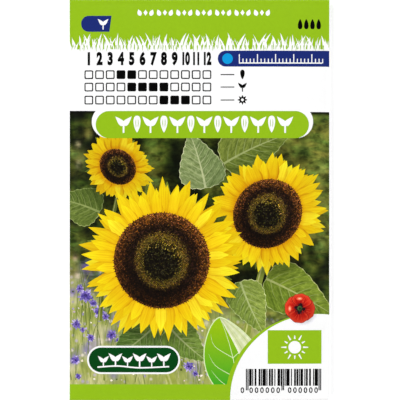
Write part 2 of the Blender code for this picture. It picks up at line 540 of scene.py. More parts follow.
@dataclass(kw_only=True)
class CoatedPaper(Finish):
    """Art paper of 100 g a square metre, coated and rolled smooth.

    It is bright white and satin. Its fibres lie in flocs, which give a faint cloudiness, and they show
    through the coating as a fine relief, drawn at 0.25 mm because a real fibre is too thin to see.
    """

    name: str = "coated_art_paper"
    roughness: float = 0.5
    gloss: float = 0.35
    relief: float = 0.06
    white: str = "#FDFDFD"
    cloud: str = "#F8F8F8"
    floc_mm: float = 2.4
    fibre_mm: float = 0.25

    def surface(self) -> tuple[Source, Source]:
        """Adds the flocs and the fibres.

        Returns:
            The paper's colour, and the height of its fibres.
        """
        flocs, fibres = (
            self.add("TexNoise", {"Vector": self.place, "Scale": per_metre(size), "Detail": detail})
            for size, detail in ((self.floc_mm, 3.0), (self.fibre_mm, 2.0))
        )
        tones = {"Factor": flocs, "A": rgba(self.white), "B": rgba(self.cloud)}
        return self.add("Mix", tones, data_type="RGBA"), fibres


@dataclass(kw_only=True)
class PrintedInk(Finish):
    """Offset ink on coated paper under a thin water-based varnish: satin, and it hardly mirrors."""

    roughness: float = 0.42
    gloss: float = 0.12


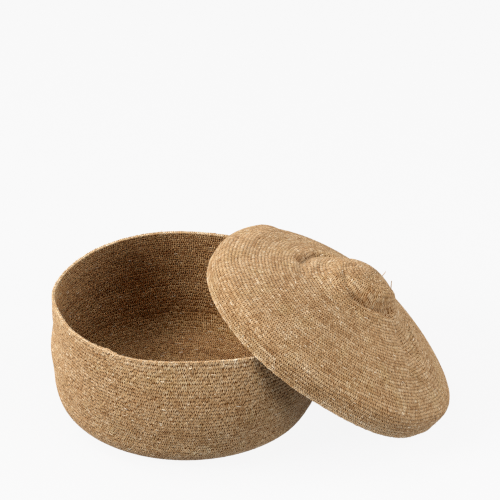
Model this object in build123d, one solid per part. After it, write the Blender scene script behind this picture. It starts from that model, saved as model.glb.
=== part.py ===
"""A round lidded basket stitched from seagrass cord, with its lid off and leaned against it.

Frame: millimetres, +Z up, origin at the centre of the basket's underside. The lid leans towards +X.
Both pieces are soft shells one cord thick. Each is drawn as one shell section and cut into the
stretches of cord that make it: centre, flat rounds, turning rounds, upright rounds and last round.
"""

from build123d import *
from math import cos, pi, radians, sin
import os

# Cord
cord_thickness = 3.8  # thickness of the stitched wall
straw_diameter = 0.9  # one loose seagrass straw

# Basket
basket_height = 127.5
heel_radius = 33.0  # outer radius of the turn from floor to wall
heel_top_radius = 149.0  # outside of the wall just above the heel
belly_radius = 151.5
belly_height = 58.0
waist_radius = 149.0
waist_height = 96.0
rim_radius = 144.0  # outside of the wall at its top edge
floor_centre_radius = 10.0  # first ring of cord
rim_round_height = 7.0  # the last round, worked over

# Lid, drawn level with the bottom of its skirt at height 0
lid_height = 94.0  # skirt's bottom edge to the top of the knob, outside
skirt_radius = 151.0
skirt_height = 24.0
shoulder_radius = 140.0  # outside of the turn from skirt to slope
shoulder_height = 32.5
slope_radius = 104.0  # a point half way up the slope
slope_height = 49.5
dip_radius = 72.0  # the shallow dip round the knob
dip_height = 61.0
neck_radius = 50.0
neck_height = 71.5
knob_radius = 34.0  # half width of the domed knob
knob_height = 83.5  # height of the knob's foot
knob_dome_radius = 20.0  # a point on the dome
knob_dome_height = 90.5
crown_radius = 9.0
edge_round_height = 6.0

# How the lid stands: its skirt on the floor at +X, its inside against the rim
lid_tilt = 34.5  # degrees from level
lid_centre = (148.0, -10.0, 84.6)  # centre of the skirt's bottom edge

# Loose ends
cord_end_angle = 232.0  # where the basket's cord is tucked in, in degrees about Z from +X
cord_end_length = 24.0
cord_end_diameter = 4.4
straw_length = 8.0
knob_straws = [(17.0, 19.0, 86.5, 35.0), (31.0, 17.0, 80.5, 15.0)]  # x, y, height on the lid, lean in degrees
rim_straw_angle = 196.0
rim_straw_drop = 9.0  # below the top edge

os.makedirs("parts", exist_ok=True)


def save(name, shape):
    """Write one sub-part as parts/NAME.step."""
    shape.label = name
    export_step(shape, f"parts/{name}.step")


def inset(points, thickness):
    """The same outline one wall thickness to its right-hand side."""
    inner = []
    for i, (r, z) in enumerate(points):
        r0, z0 = points[max(i - 1, 0)]
        r1, z1 = points[min(i + 1, len(points) - 1)]
        run = ((r1 - r0) ** 2 + (z1 - z0) ** 2) ** 0.5
        inner.append((r + (z1 - z0) / run * thickness, z - (r1 - r0) / run * thickness))
    return inner


def arc_points(centre, radius, start, end, steps):
    """Points along a circular arc, angles in degrees."""
    turn = [radians(start + (end - start) * i / steps) for i in range(steps + 1)]
    return [(centre[0] + radius * cos(a), centre[1] + radius * sin(a)) for a in turn]


def zone(r0, r1, z0, z1):
    """A rectangle in the section plane, for cutting one stretch out of a shell section."""
    centre = ((r0 + r1) / 2, 0, (z0 + z1) / 2)
    return Plane(origin=centre, x_dir=(1, 0, 0), z_dir=(0, -1, 0)) * Rectangle(r1 - r0, z1 - z0)


def ring(section, cutter):
    """The part of a shell section inside a cutter, turned about the Z axis."""
    return revolve(section & cutter, Axis.Z, 360)


def in_plane(points):
    """Section points (r, z) as points in the XZ plane."""
    return [Vector(r, 0, z) for r, z in points]


def basket_section():
    """Half section of the basket: floor, heel, wall and a rounded top edge."""
    t = cord_thickness
    flat = heel_top_radius - heel_radius
    outer_wall = [
        (heel_top_radius, heel_radius),
        (belly_radius, belly_height),
        (waist_radius, waist_height),
        (rim_radius, basket_height - t / 2),
    ]
    inner_wall = [(r - t, z) for r, z in outer_wall]
    heel_out = arc_points((flat, heel_radius), heel_radius, -90, 0, 2)
    heel_in = arc_points((flat, heel_radius), heel_radius - t, -90, 0, 2)
    top = (rim_radius - t / 2, basket_height)
    edges = [
        Line(*in_plane([(0, 0), heel_out[0]])),
        ThreePointArc(*in_plane(heel_out)),
        Spline(*in_plane(outer_wall), tangents=[(0, 0, 1), (-0.13, 0, 1)]),
        ThreePointArc(*in_plane([outer_wall[-1], top, inner_wall[-1]])),
        Spline(*in_plane(inner_wall), tangents=[(0, 0, 1), (-0.13, 0, 1)]),
        ThreePointArc(*in_plane(heel_in)),
        Line(*in_plane([heel_in[0], (0, t)])),
        Line(*in_plane([(0, t), (0, 0)])),
    ]
    return make_face(edges)


def lid_section():
    """Half section of the level lid: knob, dip, slope, shoulder and skirt."""
    t = cord_thickness
    outer = [
        (0, lid_height),
        (knob_dome_radius, knob_dome_height),
        (knob_radius, knob_height),
        (neck_radius, neck_height),
        (dip_radius, dip_height),
        (slope_radius, slope_height),
        (shoulder_radius, shoulder_height),
        (skirt_radius - 1.5, skirt_height),
        (skirt_radius, skirt_height / 2),
        (skirt_radius - 1.0, t / 2),
    ]
    inner = inset(outer, t)
    inner[0] = (0, lid_height - t)
    inner[-1] = (outer[-1][0] - t, t / 2)
    foot = (outer[-1][0] - t / 2, 0)
    edges = [
        Spline(*in_plane(outer), tangents=[(1, 0, 0), (-0.06, 0, -1)]),
        ThreePointArc(*in_plane([outer[-1], foot, inner[-1]])),
        Spline(*in_plane(inner), tangents=[(1, 0, 0), (-0.06, 0, -1)]),
        Line(*in_plane([inner[0], outer[0]])),
    ]
    return make_face(edges)


def lid_place():
    """The leaned lid's own frame: skirt's bottom edge in its XY plane, knob along its Z."""
    return Location(lid_centre) * Rot(0, lid_tilt, 0)


def straw(length, diameter):
    """One straw end, standing on the XY plane."""
    return Cylinder(diameter / 2, length, align=(Align.CENTER, Align.CENTER, Align.MIN))


def make_basket():
    """Write the basket's sub-parts."""
    shell = basket_section()
    flat = heel_top_radius - heel_radius
    wall_top = basket_height - rim_round_height
    reach = belly_radius + 10
    save("basket_floor_centre", ring(shell, zone(0, floor_centre_radius, 0, cord_thickness)))
    save("basket_floor_coil", ring(shell, zone(floor_centre_radius, flat, 0, cord_thickness)))
    save("basket_heel_coil", ring(shell, zone(flat, reach, 0, heel_radius)))
    save("basket_wall_coil", ring(shell, zone(flat, reach, heel_radius, wall_top)))
    save("basket_rim_round", ring(shell, zone(flat, reach, wall_top, basket_height)))


def make_basket_ends():
    """Write the tucked end of the basket's cord and the loose straw, both on the rim's inside."""
    inside = rim_radius - cord_thickness
    half = cord_end_length / rim_radius * 180 / pi / 2
    height = basket_height - cord_end_diameter
    section = Plane.XZ * Location((inside - 0.3 * cord_end_diameter, height)) * Circle(cord_end_diameter / 2)
    tucked = revolve(section, Axis.Z, 2 * half)
    save("basket_cord_end", Rot(0, 0, cord_end_angle - half) * tucked)
    root = Location((inside + 0.5, 0, basket_height - rim_straw_drop), (0, -60, 0))
    save("basket_straw_end", Rot(0, 0, rim_straw_angle) * root * straw(straw_length, straw_diameter))


def make_lid():
    """Write the lid's sub-parts where the lid leans."""
    shell = lid_section()
    place = lid_place()
    reach = skirt_radius + 10
    top = lid_height + 1
    stretches = {
        "lid_crown": zone(0, crown_radius, 0, top),
        "lid_knob_coil": zone(crown_radius, knob_radius, 0, top),
        "lid_neck_coil": zone(knob_radius, dip_radius, 0, top),
        "lid_slope_coil": zone(dip_radius, shoulder_radius, edge_round_height, top),
        "lid_edge_coil": zone(shoulder_radius, reach, edge_round_height, top),
        "lid_edge_round": zone(shoulder_radius, reach, -1, edge_round_height),
    }
    for name, cutter in stretches.items():
        save(name, place * ring(shell, cutter))
    straws = [
        Location((x, y, height), (0, lean, 0)) * straw(straw_length, straw_diameter)
        for x, y, height, lean in knob_straws
    ]
    save("lid_straw_ends", place * Compound(children=straws))


make_basket()
make_basket_ends()
make_lid()
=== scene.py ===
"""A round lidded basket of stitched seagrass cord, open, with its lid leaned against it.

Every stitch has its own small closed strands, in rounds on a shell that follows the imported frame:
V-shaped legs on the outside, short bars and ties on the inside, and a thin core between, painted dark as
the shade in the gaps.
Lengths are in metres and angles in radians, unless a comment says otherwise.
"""

import math

import bpy
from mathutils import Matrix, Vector
import numpy as np


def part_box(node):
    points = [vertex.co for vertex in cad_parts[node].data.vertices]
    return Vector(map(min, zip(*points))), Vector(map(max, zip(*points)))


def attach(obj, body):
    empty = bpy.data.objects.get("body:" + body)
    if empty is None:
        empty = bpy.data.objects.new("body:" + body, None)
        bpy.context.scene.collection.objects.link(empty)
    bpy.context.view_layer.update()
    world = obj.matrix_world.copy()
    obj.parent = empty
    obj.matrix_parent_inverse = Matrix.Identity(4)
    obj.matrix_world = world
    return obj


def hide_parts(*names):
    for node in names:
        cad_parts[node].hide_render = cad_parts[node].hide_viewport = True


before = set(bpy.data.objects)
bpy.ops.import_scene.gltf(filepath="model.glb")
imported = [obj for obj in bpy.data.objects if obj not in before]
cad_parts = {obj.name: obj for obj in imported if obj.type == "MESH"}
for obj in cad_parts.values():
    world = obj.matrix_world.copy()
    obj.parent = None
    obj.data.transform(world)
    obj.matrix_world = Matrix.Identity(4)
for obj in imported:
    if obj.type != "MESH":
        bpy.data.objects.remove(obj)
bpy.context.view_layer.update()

MM = 0.001
random = np.random.default_rng(7)

# Cord and stitches
wall = 3.8 * MM  # thickness of the stitched wall
round_pitch = 3.5 * MM
stitch_pitch = 2.25 * MM
core_half = 0.75 * MM  # half thickness of the dark core between the two faces
core_step = 1.6 * MM  # spacing of the core's rings of points
core_stop = 0.8 * MM  # how far the core ends below the edge
strands_per_stitch = 2  # on each face
strands_per_piece = 8000
row_wander = 0.65 * MM  # how far rounds stray from an even path
inside_round_tone = 0.05  # how far whole rounds differ in tone on the inside
edge_pale_and_painted_light = 0.09  # how much paler the last rounds are: partly painted light, lifting the lid's bottom edge in place of bounce light from the floor, and partly the pale band along the basket's rim
edge_painted_light_rounds = 1.6
patch_tone = 0.02  # change of tone over patches a few stitches wide
basket_looseness = 0.12  # how far single stitches sit out of line, as a share of the rounds' pitch
lid_looseness = 0.03
basket_streaks = [(0.04, 7)]  # slow changes of tone along the cord: size, and length in stitches
lid_streaks = [(0.045, 9), (0.025, 45)]
pale_share = 0.016  # pale lengths of straw that lie along a round, for each stitch

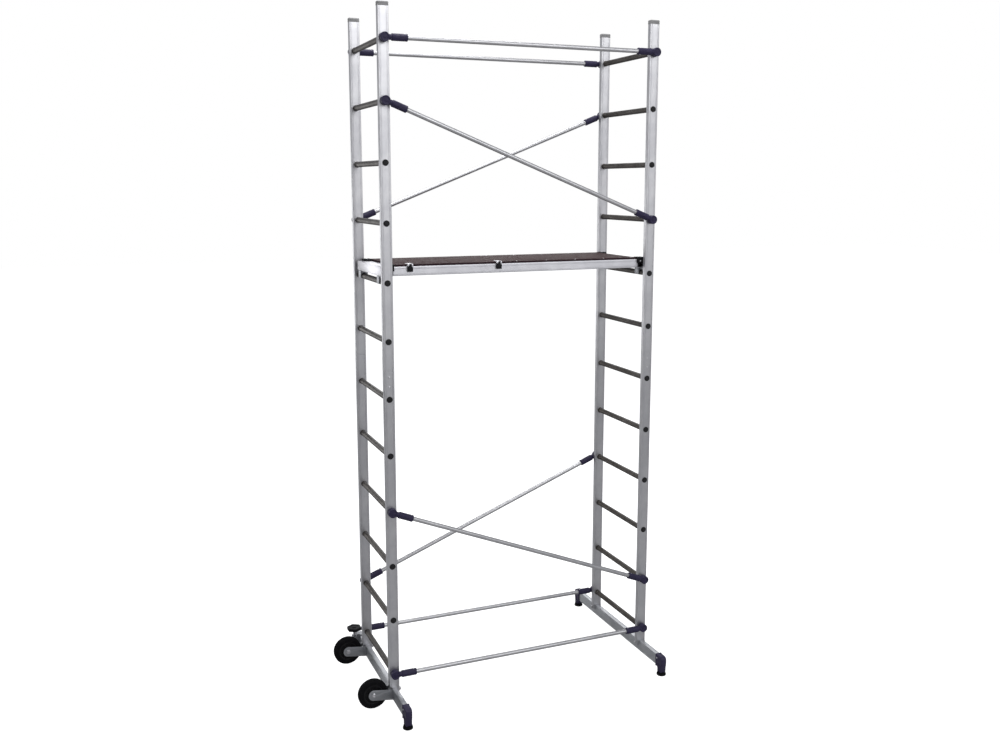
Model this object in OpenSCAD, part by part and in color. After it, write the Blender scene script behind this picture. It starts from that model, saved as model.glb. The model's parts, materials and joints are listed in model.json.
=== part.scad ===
// Rolling ladder-frame scaffold tower, two storeys, with a hook-on trapdoor platform.
// X runs along the platform, Y from the front to the rear, Z up. The origin is on the floor,
// at the middle of the overall box. "Left" is the wheeled end, "front" is -Y.

/* [Tower] */
// Distance between the two end frames, centre to centre
bay_l = 1420; // [1000:10:2200]
// Distance between the two stiles of an end frame, centre to centre
frame_w = 516; // [430:2:800]
// Height of one climbing step
rung_pitch = 280; // [250:5:340]
// Rungs in each ladder section
section_rungs = 6; // [5:1:8]
// Height of the lowest rung above the floor
lowest_rung_z = 180; // [165:5:260]

/* [Stiles and rungs] */
// Stile depth, along the platform
stile_d = 52; // [42:1:70]
// Stile thickness, along the rungs
stile_t = 25; // [20:1:40]
// Stile wall
stile_wall = 2; // [1.5:0.1:3]
// Rung outside diameter
rung_dia = 28; // [22:1:36]
// Rung wall
rung_wall = 2; // [1.5:0.1:3]
// Reach of each joining spigot into each ladder section
spigot_reach = 105; // [60:5:110]
// Height of the caps on the stile tops
cap_h = 20; // [8:1:40]

/* [Base bars and feet] */
// How far a base bar reaches past each stile's centre
bar_overhang = 222; // [190:1:420]
// Base bar height
bar_h = 58; // [50:1:80]
// Base bar thickness
bar_t = 25; // [20:1:32]
// Base bar wall
bar_wall = 2; // [1.5:0.1:3]
// Height of the bar's underside above the floor
bar_z = 44; // [36:1:70]
// How far the stiles straddle the bar
bar_lap = 27; // [20:1:40]
// Foot pad diameter
pad_dia = 50; // [40:1:80]

/* [Wheels] */
// Wheel diameter
wheel_dia = 150; // [120:1:200]
// Tyre width
tyre_w = 38; // [28:1:60]
// Clearance between a stile and the tyre
wheel_gap = 9; // [7:1:40]
// Height of the tyre above the floor
wheel_lift = 13; // [8:1:30]
// Axle diameter
axle_dia = 12; // [8:1:16]

/* [Levelling foot] */
// Distance of the spindle from the rear end of the left bar
spindle_inset = 85; // [50:1:110]
// Spindle diameter
spindle_dia = 16; // [12:1:20]
// Travel of the spindle
spindle_travel = 25; // [10:1:40]
// Levelling knob diameter
knob_dia = 84; // [60:1:100]

/* [Braces] */
// Brace tube diameter
brace_dia = 22; // [16:1:26]
// Brace tube wall
brace_wall = 1.5; // [1:0.1:3]
// Distance of a brace's axis from the stile's outer face
brace_off = 20; // [18:1:30]
// Clip boss diameter
boss_dia = 44; // [34:1:52]
// Clip barrel length
barrel_l = 75; // [50:1:110]

/* [Platform] */
// Clearance between the stiles and the side rails
platform_gap = 25.5; // [16:0.5:60]
// Side rail height
rail_h = 45; // [35:1:60]
// Side rail thickness
rail_t = 20; // [16:1:30]
// Deck board thickness
deck_t = 9; // [6:0.5:15]
// Trapdoor length along the platform
hatch_l = 612; // [400:1:700]

/* [Hidden] */
$fn = 64;
slip = 0.05;
gap = 0.3;
bolt_dia = 10;
button_h = 4;
nut_h = 8;

stile_foot_z = bar_z + bar_h - bar_lap;
seam_z = lowest_rung_z + (section_rungs - 0.5) * rung_pitch;
stile_top_z = lowest_rung_z + (2 * section_rungs - 0.5) * rung_pitch;
top_rung = 2 * section_rungs - 1;
lower_rungs_at = [for (i = [0 : section_rungs - 1]) i];
upper_rungs_at = [for (i = [section_rungs : top_rung]) i];
end_face = frame_w / 2 + stile_t / 2;

bar_l = frame_w + 2 * bar_overhang;
platform_w = frame_w - stile_t - 2 * platform_gap;
axle_z = wheel_dia / 2 + wheel_lift;
axle_off = stile_d / 2 + wheel_gap + wheel_dia / 2;
left_reach = axle_off + wheel_dia / 2;
right_reach = max(pad_dia / 2, stile_d / 2 + button_h);
shift_x = (left_reach - right_reach) / 2;
function frame_x(sx) = shift_x + sx * bay_l / 2;
function stile_y(sy) = sy * frame_w / 2;
function rung_z(i) = lowest_rung_z + i * rung_pitch;

bore_dia = rung_dia - 2 * rung_wall;

spigot_slip = 0.5;
spigot_wall = 2.5;
rivet_dia = 5;
function rivet_heights() = [seam_z - 0.75 * spigot_reach, seam_z - 0.3 * spigot_reach];

stub_l = 40;
neck_dia = boss_dia - 16;
barrel_dia = brace_dia + 12;
barrel_start = boss_dia / 2 + 11;
barrel_end = barrel_start + barrel_l;
socket_start = barrel_start + 10;

foot_wall = 4;
foot_y = bar_l / 2 + 10;
bar_top = bar_z + bar_h;
bolt_z = stile_foot_z + bar_lap / 2;

plate_t = 3;
fork_inner = tyre_w + 6;
fork_y = fork_inner / 2;
rim_dia = wheel_dia - 50;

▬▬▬

● YOUR OBJECTIVE: Transcribe the records above exactly, beginning at the line that contains "place * Compound(children=straws))" and ending with the line that contains "for node in", both included, and nothing else.

● RESULT FOR THIS EXERCISE:
    save("lid_straw_ends", place * Compound(children=straws))


make_basket()
make_basket_ends()
make_lid()
=== scene.py ===
"""A round lidded basket of stitched seagrass cord, open, with its lid leaned against it.

Every stitch has its own small closed strands, in rounds on a shell that follows the imported frame:
V-shaped legs on the outside, short bars and ties on the inside, and a thin core between, painted dark as
the shade in the gaps.
Lengths are in metres and angles in radians, unless a comment says otherwise.
"""

import math

import bpy
from mathutils import Matrix, Vector
import numpy as np


def part_box(node):
    points = [vertex.co for vertex in cad_parts[node].data.vertices]
    return Vector(map(min, zip(*points))), Vector(map(max, zip(*points)))


def attach(obj, body):
    empty = bpy.data.objects.get("body:" + body)
    if empty is None:
        empty = bpy.data.objects.new("body:" + body, None)
        bpy.context.scene.collection.objects.link(empty)
    bpy.context.view_layer.update()
    world = obj.matrix_world.copy()
    obj.parent = empty
    obj.matrix_parent_inverse = Matrix.Identity(4)
    obj.matrix_world = world
    return obj


def hide_parts(*names):
    for node in names:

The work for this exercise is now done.